No entanto, o rumo está traçado, e o próprio Biden já apelou aos cidadãos para elegerem mais “senadores pró-escolha” de modo a construir uma “maioria pró-escolha na Câmara de Representantes” – uma que permita ao Presidente assinar uma lei que codifique o direito ao aborto a nível federal.
Reação Europeia
Na Europa, teme-se que alguns países se inspirem na lei norte-americana para impor mais restrições semelhantes dentro das suas fronteiras. Lembre-se que, em 2021, a Polónia fez exatamente isso, banindo quase totalmente o direito ao aborto e instigando um debate feroz sobre a questão tanto no país, como por todo o continente europeu.
Mesmo assim, durante uma entrevista na rádio francesa RTL, Roberta Metsola, a Presidente do Parlamento Europeu, referiu que embora “se possa discutir a posição americana”, “aqui na Europa, a questão está encerrada”. “Os direitos das mulheres foram recuados por um século”, escreveu no Twitter Sophie in ‘t Veld, uma eurodeputada dos Países Baixos. “Juízes conservadores que executam a agenda trumpiana para restaurar o patriarcado. E não tenham ilusões: o movimento anti-escolha também está em ascensão na Europa. Os nossos direitos devem ser defendidos vigorosamente”, continuou.

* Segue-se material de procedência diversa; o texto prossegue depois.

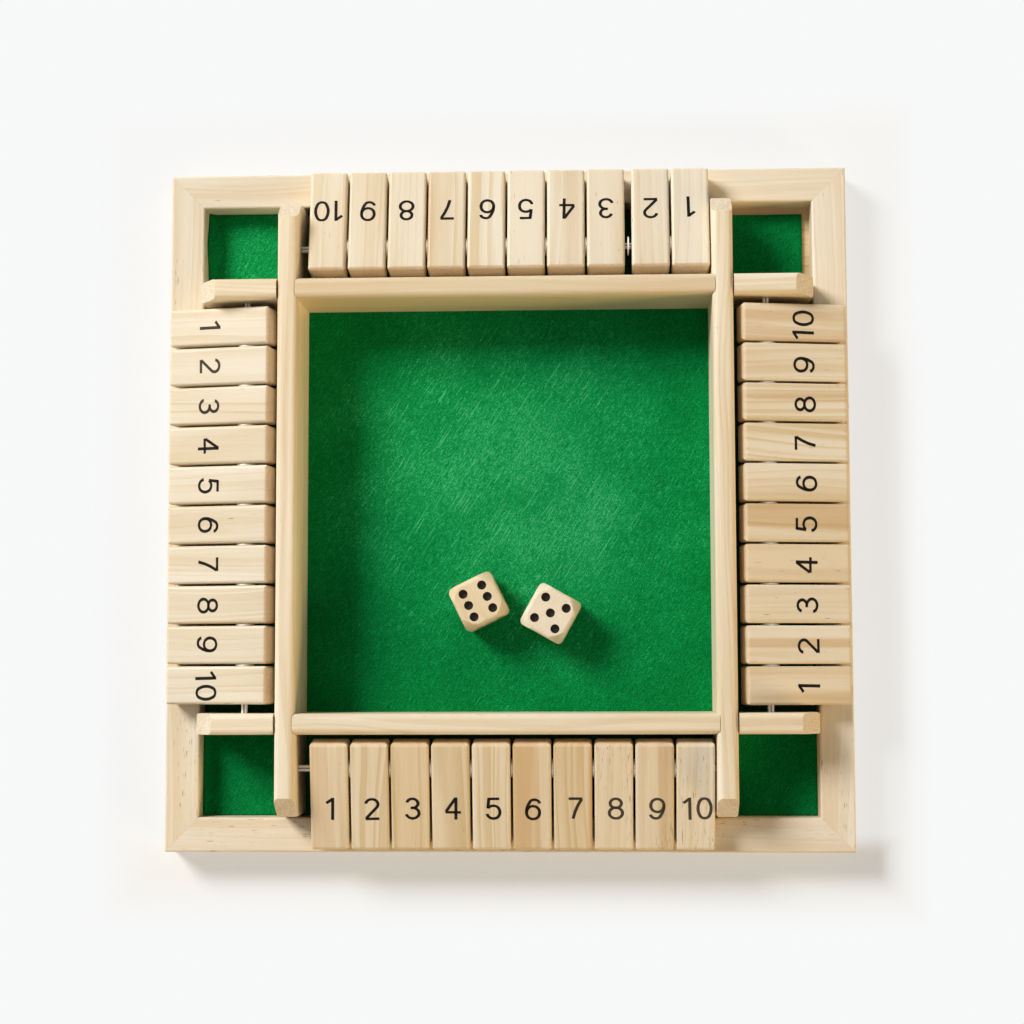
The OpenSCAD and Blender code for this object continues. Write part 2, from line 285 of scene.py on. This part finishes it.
def add_glue_lines(material):
    """Darkens the thin lines where the tray's mitres meet, on its diagonals."""
    line_half_width, line_share = 0.35 * MM, 0.07
    tree = material.node_tree
    base = tree.nodes["Principled BSDF"].inputs["Base Color"]
    place = parts(tree, surface(tree, "Object"))
    across, ahead = (maths(tree, "ABSOLUTE", place[way]) for way in "XY")
    apart = maths(tree, "ABSOLUTE", maths(tree, "SUBTRACT", across, ahead))
    line = between(tree, apart, line_half_width, 0.05 * MM)
    share = maths(tree, "MULTIPLY", line, line_share)
    feed(tree, base, blend_colour(tree, share, base.links[0].from_socket, RESIN))


# How far the tray's rails were cut from one another, along their log and out
# from its middle, and the two that are a little darker or paler.
along_log, out_of_log = 170, 6
tray_tones = {"front": (0.84, 0.757, 0.63, 1), "right": (0.885, 0.82, 0.70, 1)}
for number, side in enumerate(SIDES):
    turn = side_turn(side)
    tray_wood = wood(f"tray_{side}_pine", turn @ Vector((1, 0, 0)), turn @ Vector((0, 1, 0)),
                     (along_log * number, 31 + out_of_log * number, 24),
                     light=tray_tones.get(side, PINE_LIGHT), ring_width=3.4, ring_depth=0.22,
                     streak_depth=0.6, fleck_share=0.35 if side == "back" else 0.8)
    add_glue_lines(tray_wood)
    finish_node(f"tray_{side}", tray_wood)

# Base board: a sheet of thin birch plywood let into the rebate under the
# tray. It shows as a pale strip where the felt is cut short, and underneath.
board_across = Vector((0, 0.05, 1)).normalized()
finish_node("base_board", wood("birch_plywood", Vector((1, 0, 0)), board_across, (0, 0, 58),
                               light=(0.74, 0.57, 0.35, 1), dark=(0.55, 0.37, 0.18, 1),
                               ring_width=4.5, ring_depth=0.5, fleck_share=0.3))

# Felt: one sheet of pressed wool felt, about 1 mm thick, glued to the base
# board under the whole lattice. It was cut short in the back right corner
# and a little long at the left, where it rides up against the tray.
felt_low, felt_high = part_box("felt_sheet")
felt_half = felt_high.x
felt_short = 1.9 * MM
rail_line = 69 * MM
felt_cells = 264


def new_piece(name):
    """Names the object that was just added or joined."""
    piece = bpy.context.object
    piece.name = piece.data.name = name
    return piece


def let_go():
    """Deselects every object."""
    bpy.ops.object.select_all(action="DESELECT")


def apply_modifier(piece, kind, **settings):
    """Adds a modifier and applies it at once."""
    bpy.context.view_layer.objects.active = piece
    modifier = piece.modifiers.new(kind.lower(), kind)
    for name, value in settings.items():
        setattr(modifier, name, value)
    bpy.ops.object.modifier_apply(modifier=modifier.name)


def place_in_mesh(piece):
    """Moves the object's place and turn into its mesh."""
    let_go()
    piece.select_set(True)
    bpy.context.view_layer.objects.active = piece
    bpy.ops.object.transform_apply(location=True, rotation=True, scale=True)


def start_editing(kind="VERT"):
    """Opens the active piece's mesh with nothing in it selected."""
    bpy.ops.object.mode_set(mode="EDIT")
    bpy.ops.mesh.select_mode(type=kind)
    bpy.ops.mesh.select_all(action="DESELECT")


def stop_editing():
    """Closes the mesh, so that what is selected in it can be read and set."""
    bpy.ops.object.mode_set(mode="OBJECT")


let_go()
bpy.ops.mesh.primitive_grid_add(x_subdivisions=felt_cells, y_subdivisions=felt_cells,
                                size=2 * felt_half, location=(0, 0, felt_high.z))
felt = new_piece("felt_cloth")
place_in_mesh(felt)

start_editing("FACE")
stop_editing()
inner = felt_half - felt_short
for face in felt.data.polygons:
    x, y = face.center.x, face.center.y
    face.select = (x > rail_line and y > inner) or (y > rail_line and x > inner)
bpy.ops.object.mode_set(mode="EDIT")
bpy.ops.mesh.delete(type="FACE")
stop_editing()

for name, size, height in (("nap", 0.0009, 0.13 * MM), ("ripple", 0.012, 0.35 * MM)):
    cloud = bpy.data.textures.new(name, "CLOUDS")
    cloud.noise_scale = size
    cloud.noise_depth = 2
    apply_modifier(felt, "DISPLACE", texture=cloud, strength=height, mid_level=0.5,
                   direction="Z", texture_coords="GLOBAL")


# The fold along the tray's left rail, in millimetres: its width and height at
# the front, then at the back, where it also bulges near the corner.
front_width, front_height = 2.4, 2.2
back_width, back_height = 2.2, 1.6
bulge_width, bulge_height = 2.4, 2.6
bulge_middle, bulge_reach = 11, 7
dip_depth, dip_reach = 0.25, 0.9


def hump(distance, reach):
    """A smooth hump, 1 high in its middle."""
    return math.exp(-(distance / reach) ** 2)


def curl_height(x, y):
    """Rise of the felt where it is pushed up against the tray's left rail."""
    from_wall = (x + felt_half) / MM
    from_end = (felt_half - abs(y)) / MM
    width, height = front_width, front_height
    if y > 0:
        bulge = hump(from_end - bulge_middle, bulge_reach)
        width = back_width + bulge_width * bulge
        height = back_height + bulge_height * bulge
    rise = max(0, 1 - from_wall / width)
    dip = -dip_depth * hump(from_wall - width, dip_reach)
    return (height * rise ** 1.4 + dip) * MM


for vertex in felt.data.vertices:
    if vertex.co.x < -rail_line and abs(vertex.co.y) > rail_line:
        vertex.co.z += curl_height(vertex.co.x, vertex.co.y)

start_editing("EDGE")
bpy.ops.mesh.select_non_manifold()
bpy.ops.mesh.extrude_edges_move(TRANSFORM_OT_translate={"value": (0, 0, felt_low.z - felt_high.z)})
stop_editing()
for vertex in felt.data.vertices:
    if vertex.select:
        vertex.co.z = felt_low.z
bpy.ops.object.mode_set(mode="EDIT")
bpy.ops.mesh.edge_face_add()
bpy.ops.mesh.select_all(action="SELECT")
bpy.ops.mesh.normals_make_consistent(inside=False)
stop_editing()
for face in felt.data.polygons:
    face.use_smooth = face.normal.z > 0.3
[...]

Muitos representantes receiam também que as prioridades dos EUA se recentrem para lá do conflito militar na Ucrânia, o que deixaria a Europa mais desamparada no seu combate económico e diplomático contra Vladimir Putin, o Presidente da Rússia. Esta decisão serviu também para relembrar a todos o perigo que a reeleição de Donald Trump representaria para a unidade ocidental, ou simplesmente o que podem esperar de um congresso liderado por uma maioria do Partido Republicano.
“Uma amostra do que está para vir daqui a dois anos”, concluiu um diplomata da Europa Ocidental, numa referência à eleição presidencial norte-americana de 2024.